[JSON records of objects]
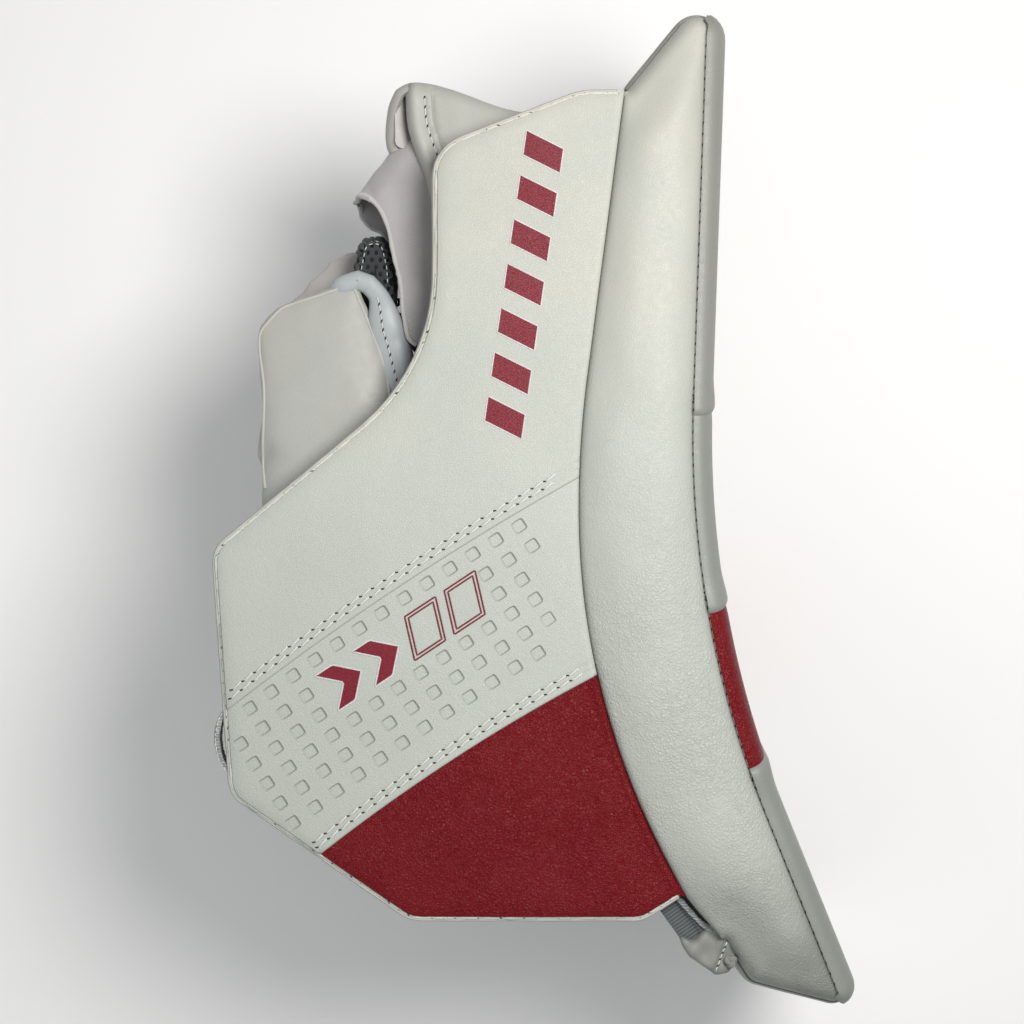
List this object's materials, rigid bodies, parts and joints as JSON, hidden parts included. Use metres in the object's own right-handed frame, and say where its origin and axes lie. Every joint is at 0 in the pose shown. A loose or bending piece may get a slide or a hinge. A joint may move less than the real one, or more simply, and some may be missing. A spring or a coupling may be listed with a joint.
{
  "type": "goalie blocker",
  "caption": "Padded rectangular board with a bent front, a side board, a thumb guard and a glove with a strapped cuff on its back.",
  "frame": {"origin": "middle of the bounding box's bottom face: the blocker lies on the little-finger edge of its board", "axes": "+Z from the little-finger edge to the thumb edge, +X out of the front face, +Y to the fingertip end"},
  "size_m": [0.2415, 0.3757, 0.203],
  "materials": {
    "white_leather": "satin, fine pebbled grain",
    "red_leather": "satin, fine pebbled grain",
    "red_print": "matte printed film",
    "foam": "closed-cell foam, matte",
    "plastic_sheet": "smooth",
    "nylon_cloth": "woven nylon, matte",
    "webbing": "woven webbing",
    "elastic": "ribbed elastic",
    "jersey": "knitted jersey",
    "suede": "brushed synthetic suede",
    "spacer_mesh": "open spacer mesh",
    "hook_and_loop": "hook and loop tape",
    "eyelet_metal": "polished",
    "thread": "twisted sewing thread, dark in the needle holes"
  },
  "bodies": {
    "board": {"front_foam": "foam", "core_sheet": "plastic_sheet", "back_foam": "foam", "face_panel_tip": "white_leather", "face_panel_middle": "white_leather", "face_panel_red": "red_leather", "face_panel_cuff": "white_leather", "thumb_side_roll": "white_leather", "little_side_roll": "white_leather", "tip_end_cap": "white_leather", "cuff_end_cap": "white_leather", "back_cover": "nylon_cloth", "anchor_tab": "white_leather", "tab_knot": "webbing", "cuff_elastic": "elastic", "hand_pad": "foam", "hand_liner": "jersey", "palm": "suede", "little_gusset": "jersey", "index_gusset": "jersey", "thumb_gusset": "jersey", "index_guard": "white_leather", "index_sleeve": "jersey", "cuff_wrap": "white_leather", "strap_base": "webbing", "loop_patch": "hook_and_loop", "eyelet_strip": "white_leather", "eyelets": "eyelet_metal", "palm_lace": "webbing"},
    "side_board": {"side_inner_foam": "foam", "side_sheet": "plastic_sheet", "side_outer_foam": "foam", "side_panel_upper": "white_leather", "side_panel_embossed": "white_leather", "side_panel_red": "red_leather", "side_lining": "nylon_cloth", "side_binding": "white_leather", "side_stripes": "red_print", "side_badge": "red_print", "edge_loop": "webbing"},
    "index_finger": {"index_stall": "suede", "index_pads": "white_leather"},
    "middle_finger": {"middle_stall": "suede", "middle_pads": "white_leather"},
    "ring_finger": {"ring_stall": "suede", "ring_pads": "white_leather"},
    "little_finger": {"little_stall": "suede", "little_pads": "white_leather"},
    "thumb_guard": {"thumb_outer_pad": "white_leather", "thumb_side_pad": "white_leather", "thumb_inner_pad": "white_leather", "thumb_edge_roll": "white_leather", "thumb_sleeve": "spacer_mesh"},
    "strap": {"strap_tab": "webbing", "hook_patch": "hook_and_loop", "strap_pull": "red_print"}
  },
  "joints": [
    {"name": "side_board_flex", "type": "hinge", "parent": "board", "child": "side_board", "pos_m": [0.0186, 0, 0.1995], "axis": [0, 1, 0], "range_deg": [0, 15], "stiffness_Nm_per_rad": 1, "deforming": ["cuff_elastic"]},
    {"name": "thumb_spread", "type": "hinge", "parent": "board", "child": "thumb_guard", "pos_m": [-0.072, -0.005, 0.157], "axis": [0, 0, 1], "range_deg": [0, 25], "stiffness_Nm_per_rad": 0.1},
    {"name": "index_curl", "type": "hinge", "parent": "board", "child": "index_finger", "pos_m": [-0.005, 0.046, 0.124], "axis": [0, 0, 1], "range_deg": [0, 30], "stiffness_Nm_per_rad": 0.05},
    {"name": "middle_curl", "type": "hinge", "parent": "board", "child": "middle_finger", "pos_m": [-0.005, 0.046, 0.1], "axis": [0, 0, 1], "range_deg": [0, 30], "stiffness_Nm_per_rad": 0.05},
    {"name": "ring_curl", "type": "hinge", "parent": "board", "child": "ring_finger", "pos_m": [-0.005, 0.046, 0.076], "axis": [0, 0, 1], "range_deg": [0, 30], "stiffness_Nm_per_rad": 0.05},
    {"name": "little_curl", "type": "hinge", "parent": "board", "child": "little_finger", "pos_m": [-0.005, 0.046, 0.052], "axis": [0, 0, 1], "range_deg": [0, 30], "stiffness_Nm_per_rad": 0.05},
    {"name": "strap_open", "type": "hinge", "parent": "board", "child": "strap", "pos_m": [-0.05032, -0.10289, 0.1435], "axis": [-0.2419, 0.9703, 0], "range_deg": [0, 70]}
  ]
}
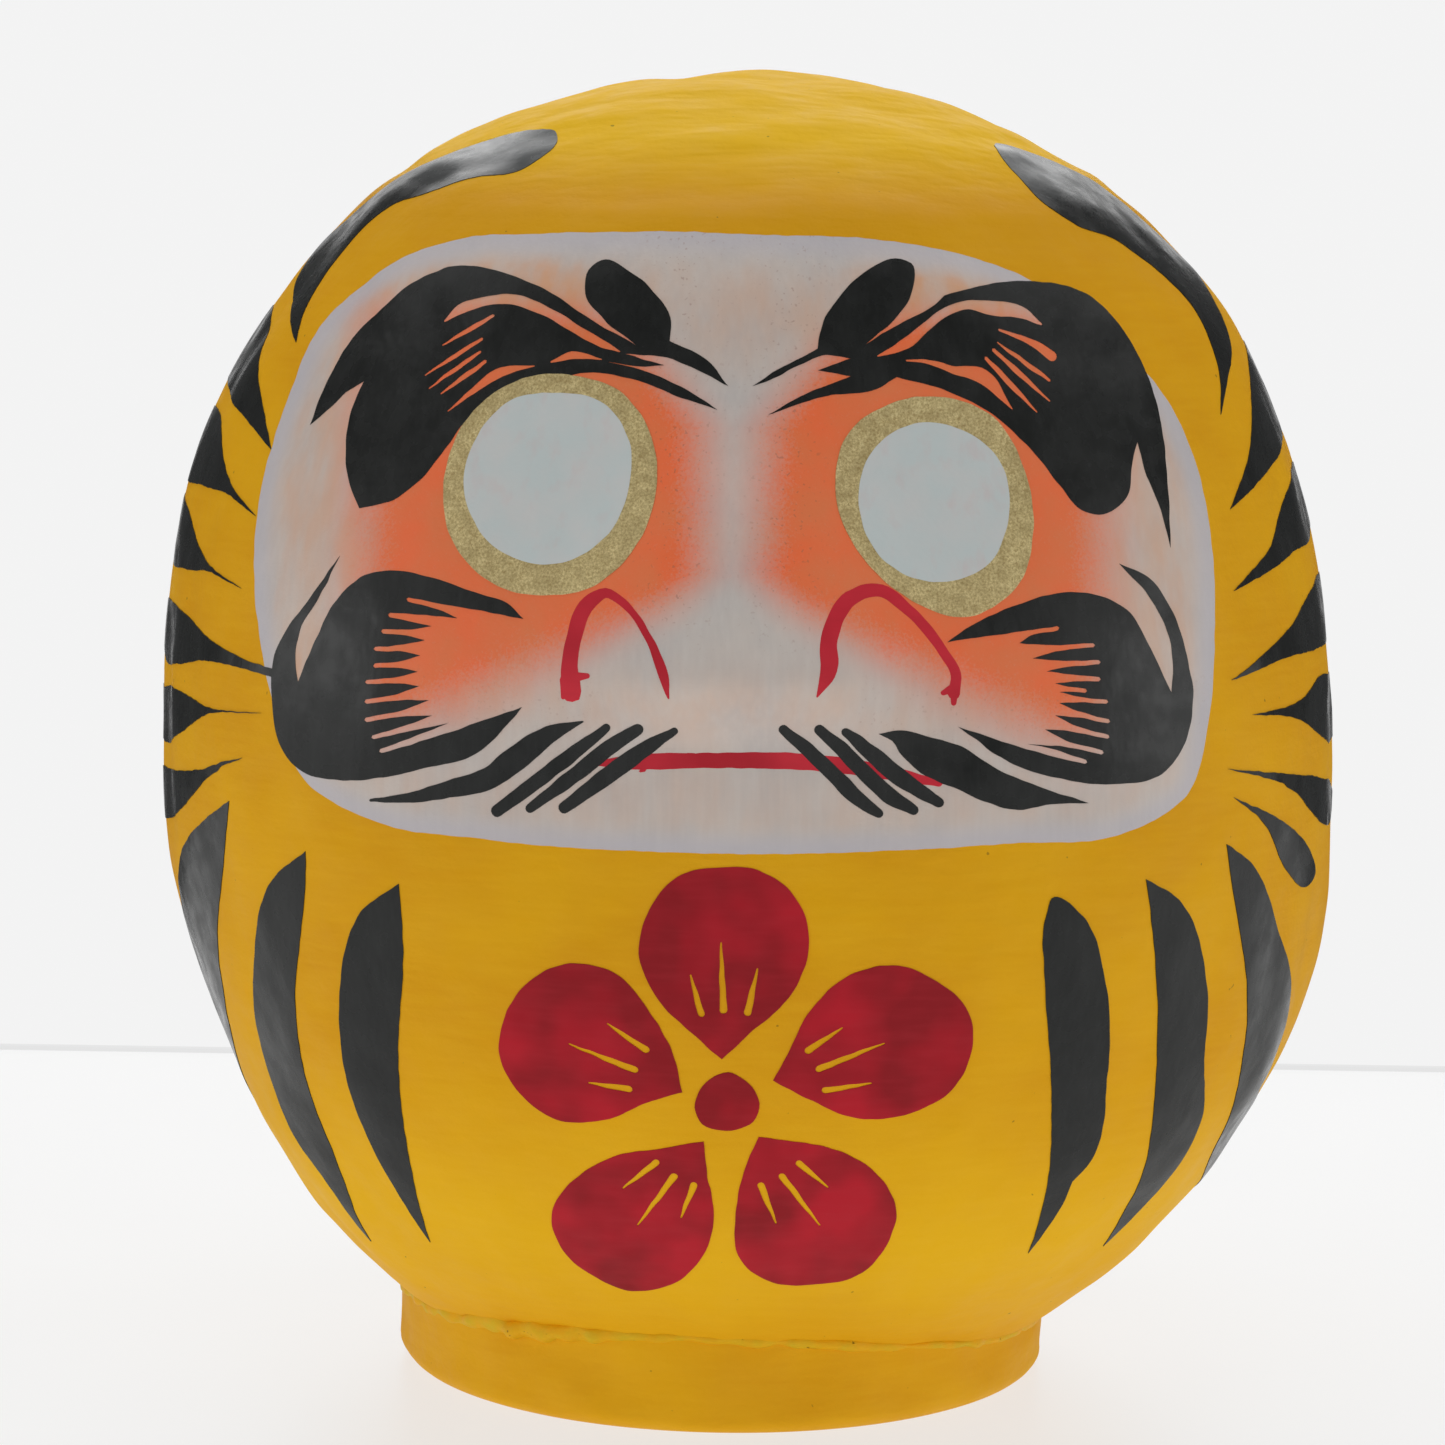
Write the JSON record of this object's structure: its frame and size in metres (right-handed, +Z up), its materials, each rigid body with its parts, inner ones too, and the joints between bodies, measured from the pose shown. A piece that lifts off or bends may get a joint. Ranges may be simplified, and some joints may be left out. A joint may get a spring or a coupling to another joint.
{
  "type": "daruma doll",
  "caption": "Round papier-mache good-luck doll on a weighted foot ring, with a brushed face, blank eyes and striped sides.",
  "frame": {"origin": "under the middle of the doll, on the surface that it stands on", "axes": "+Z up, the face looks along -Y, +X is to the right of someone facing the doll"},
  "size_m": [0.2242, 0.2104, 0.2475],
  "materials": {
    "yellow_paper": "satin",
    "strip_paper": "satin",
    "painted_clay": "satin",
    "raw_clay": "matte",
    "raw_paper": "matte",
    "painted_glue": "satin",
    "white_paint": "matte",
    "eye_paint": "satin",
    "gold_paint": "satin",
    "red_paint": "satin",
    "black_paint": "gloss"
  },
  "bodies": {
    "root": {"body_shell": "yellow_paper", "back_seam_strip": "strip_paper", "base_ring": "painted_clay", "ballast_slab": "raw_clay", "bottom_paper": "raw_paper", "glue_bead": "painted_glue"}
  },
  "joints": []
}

> Task
Give the listing again, word for word.

> The solution
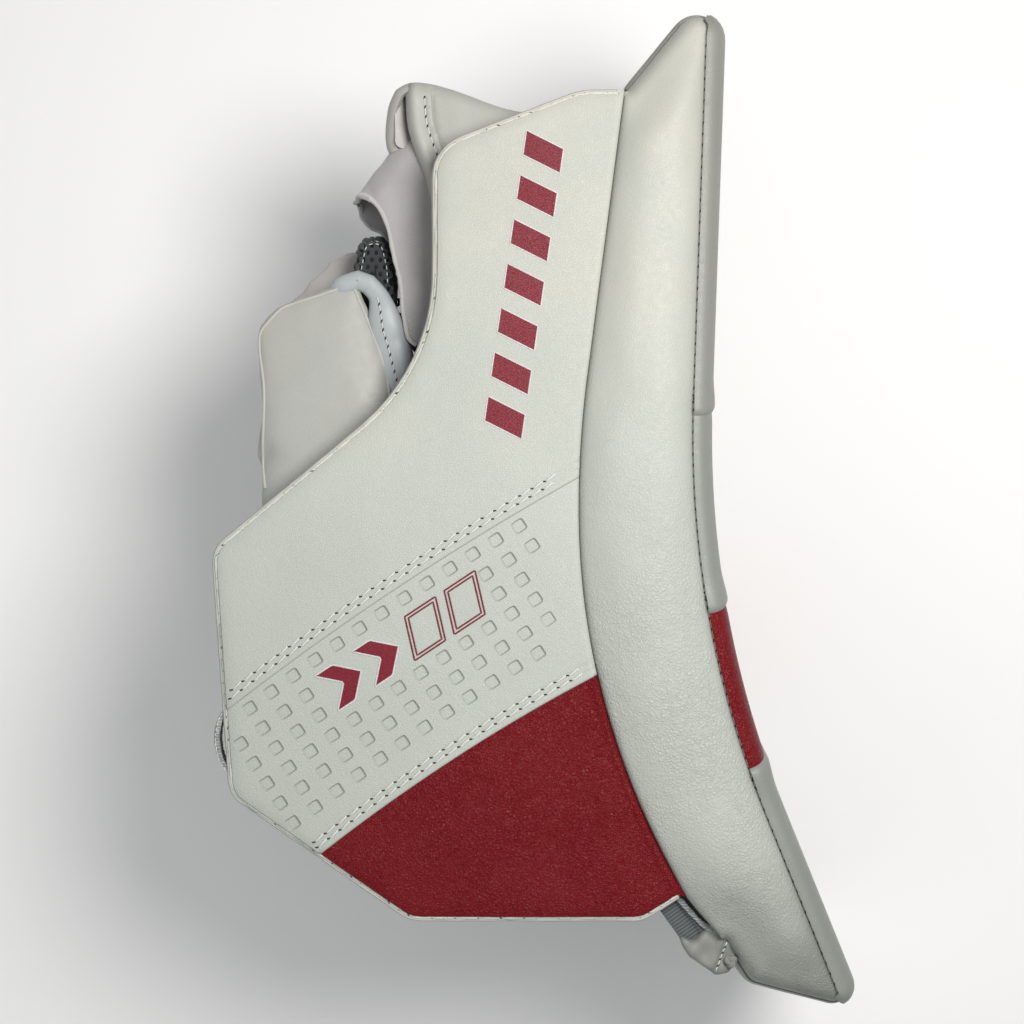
List this object's materials, rigid bodies, parts and joints as JSON, hidden parts included. Use metres in the object's own right-handed frame, and say where its origin and axes lie. Every joint is at 0 in the pose shown. A loose or bending piece may get a slide or a hinge. A joint may move less than the real one, or more simply, and some may be missing. A spring or a coupling may be listed with a joint.
{
  "type": "goalie blocker",
  "caption": "Padded rectangular board with a bent front, a side board, a thumb guard and a glove with a strapped cuff on its back.",
  "frame": {"origin": "middle of the bounding box's bottom face: the blocker lies on the little-finger edge of its board", "axes": "+Z from the little-finger edge to the thumb edge, +X out of the front face, +Y to the fingertip end"},
  "size_m": [0.2415, 0.3757, 0.203],
  "materials": {
    "white_leather": "satin, fine pebbled grain",
    "red_leather": "satin, fine pebbled grain",
    "red_print": "matte printed film",
    "foam": "closed-cell foam, matte",
    "plastic_sheet": "smooth",
    "nylon_cloth": "woven nylon, matte",
    "webbing": "woven webbing",
    "elastic": "ribbed elastic",
    "jersey": "knitted jersey",
    "suede": "brushed synthetic suede",
    "spacer_mesh": "open spacer mesh",
    "hook_and_loop": "hook and loop tape",
    "eyelet_metal": "polished",
    "thread": "twisted sewing thread, dark in the needle holes"
  },
  "bodies": {
    "board": {"front_foam": "foam", "core_sheet": "plastic_sheet", "back_foam": "foam", "face_panel_tip": "white_leather", "face_panel_middle": "white_leather", "face_panel_red": "red_leather", "face_panel_cuff": "white_leather", "thumb_side_roll": "white_leather", "little_side_roll": "white_leather", "tip_end_cap": "white_leather", "cuff_end_cap": "white_leather", "back_cover": "nylon_cloth", "anchor_tab": "white_leather", "tab_knot": "webbing", "cuff_elastic": "elastic", "hand_pad": "foam", "hand_liner": "jersey", "palm": "suede", "little_gusset": "jersey", "index_gusset": "jersey", "thumb_gusset": "jersey", "index_guard": "white_leather", "index_sleeve": "jersey", "cuff_wrap": "white_leather", "strap_base": "webbing", "loop_patch": "hook_and_loop", "eyelet_strip": "white_leather", "eyelets": "eyelet_metal", "palm_lace": "webbing"},
    "side_board": {"side_inner_foam": "foam", "side_sheet": "plastic_sheet", "side_outer_foam": "foam", "side_panel_upper": "white_leather", "side_panel_embossed": "white_leather", "side_panel_red": "red_leather", "side_lining": "nylon_cloth", "side_binding": "white_leather", "side_stripes": "red_print", "side_badge": "red_print", "edge_loop": "webbing"},
    "index_finger": {"index_stall": "suede", "index_pads": "white_leather"},
    "middle_finger": {"middle_stall": "suede", "middle_pads": "white_leather"},
    "ring_finger": {"ring_stall": "suede", "ring_pads": "white_leather"},
    "little_finger": {"little_stall": "suede", "little_pads": "white_leather"},
    "thumb_guard": {"thumb_outer_pad": "white_leather", "thumb_side_pad": "white_leather", "thumb_inner_pad": "white_leather", "thumb_edge_roll": "white_leather", "thumb_sleeve": "spacer_mesh"},
    "strap": {"strap_tab": "webbing", "hook_patch": "hook_and_loop", "strap_pull": "red_print"}
  },
  "joints": [
    {"name": "side_board_flex", "type": "hinge", "parent": "board", "child": "side_board", "pos_m": [0.0186, 0, 0.1995], "axis": [0, 1, 0], "range_deg": [0, 15], "stiffness_Nm_per_rad": 1, "deforming": ["cuff_elastic"]},
    {"name": "thumb_spread", "type": "hinge", "parent": "board", "child": "thumb_guard", "pos_m": [-0.072, -0.005, 0.157], "axis": [0, 0, 1], "range_deg": [0, 25], "stiffness_Nm_per_rad": 0.1},
    {"name": "index_curl", "type": "hinge", "parent": "board", "child": "index_finger", "pos_m": [-0.005, 0.046, 0.124], "axis": [0, 0, 1], "range_deg": [0, 30], "stiffness_Nm_per_rad": 0.05},
    {"name": "middle_curl", "type": "hinge", "parent": "board", "child": "middle_finger", "pos_m": [-0.005, 0.046, 0.1], "axis": [0, 0, 1], "range_deg": [0, 30], "stiffness_Nm_per_rad": 0.05},
    {"name": "ring_curl", "type": "hinge", "parent": "board", "child": "ring_finger", "pos_m": [-0.005, 0.046, 0.076], "axis": [0, 0, 1], "range_deg": [0, 30], "stiffness_Nm_per_rad": 0.05},
    {"name": "little_curl", "type": "hinge", "parent": "board", "child": "little_finger", "pos_m": [-0.005, 0.046, 0.052], "axis": [0, 0, 1], "range_deg": [0, 30], "stiffness_Nm_per_rad": 0.05},
    {"name": "strap_open", "type": "hinge", "parent": "board", "child": "strap", "pos_m": [-0.05032, -0.10289, 0.1435], "axis": [-0.2419, 0.9703, 0], "range_deg": [0, 70]}
  ]
}
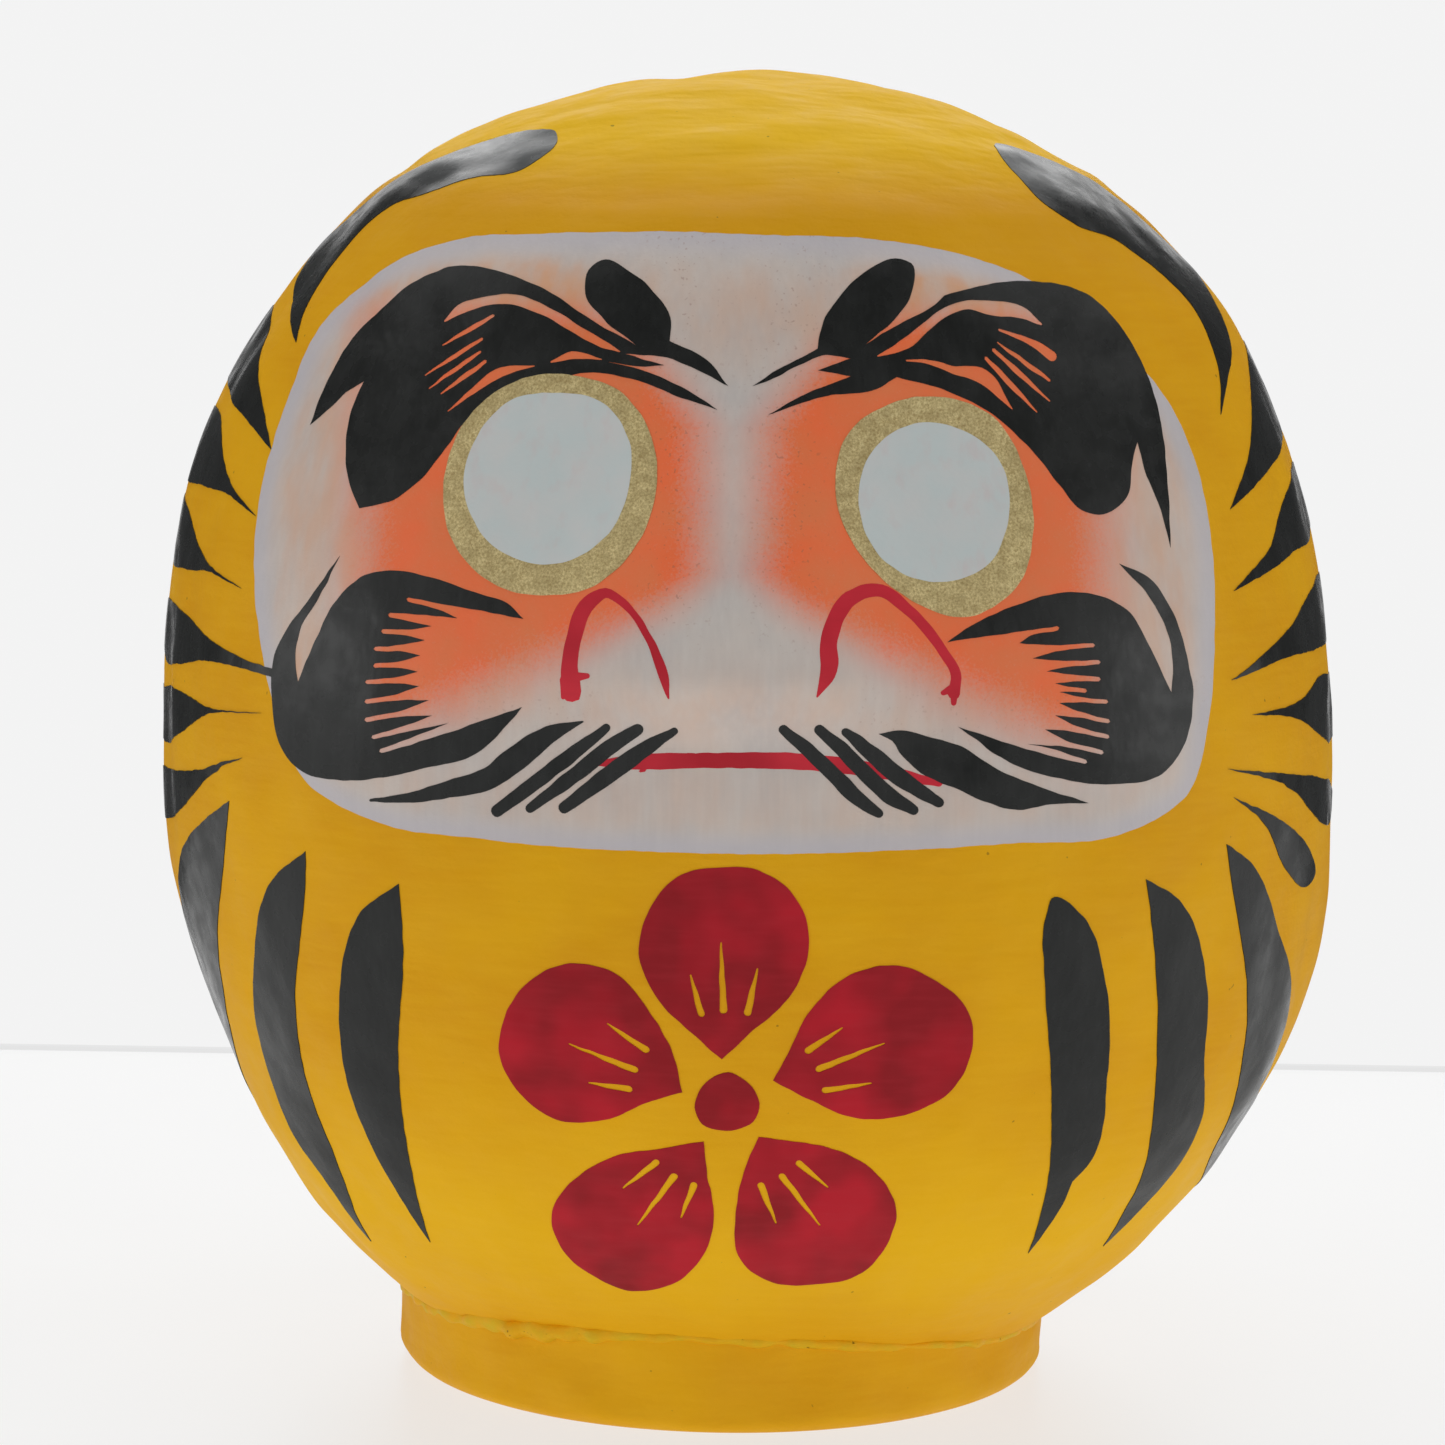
Write the JSON record of this object's structure: its frame and size in metres (right-handed, +Z up), its materials, each rigid body with its parts, inner ones too, and the joints between bodies, measured from the pose shown. A piece that lifts off or bends may get a joint. Ranges may be simplified, and some joints may be left out. A joint may get a spring or a coupling to another joint.
{
  "type": "daruma doll",
  "caption": "Round papier-mache good-luck doll on a weighted foot ring, with a brushed face, blank eyes and striped sides.",
  "frame": {"origin": "under the middle of the doll, on the surface that it stands on", "axes": "+Z up, the face looks along -Y, +X is to the right of someone facing the doll"},
  "size_m": [0.2242, 0.2104, 0.2475],
  "materials": {
    "yellow_paper": "satin",
    "strip_paper": "satin",
    "painted_clay": "satin",
    "raw_clay": "matte",
    "raw_paper": "matte",
    "painted_glue": "satin",
    "white_paint": "matte",
    "eye_paint": "satin",
    "gold_paint": "satin",
    "red_paint": "satin",
    "black_paint": "gloss"
  },
  "bodies": {
    "root": {"body_shell": "yellow_paper", "back_seam_strip": "strip_paper", "base_ring": "painted_clay", "ballast_slab": "raw_clay", "bottom_paper": "raw_paper", "glue_bead": "painted_glue"}
  },
  "joints": []
}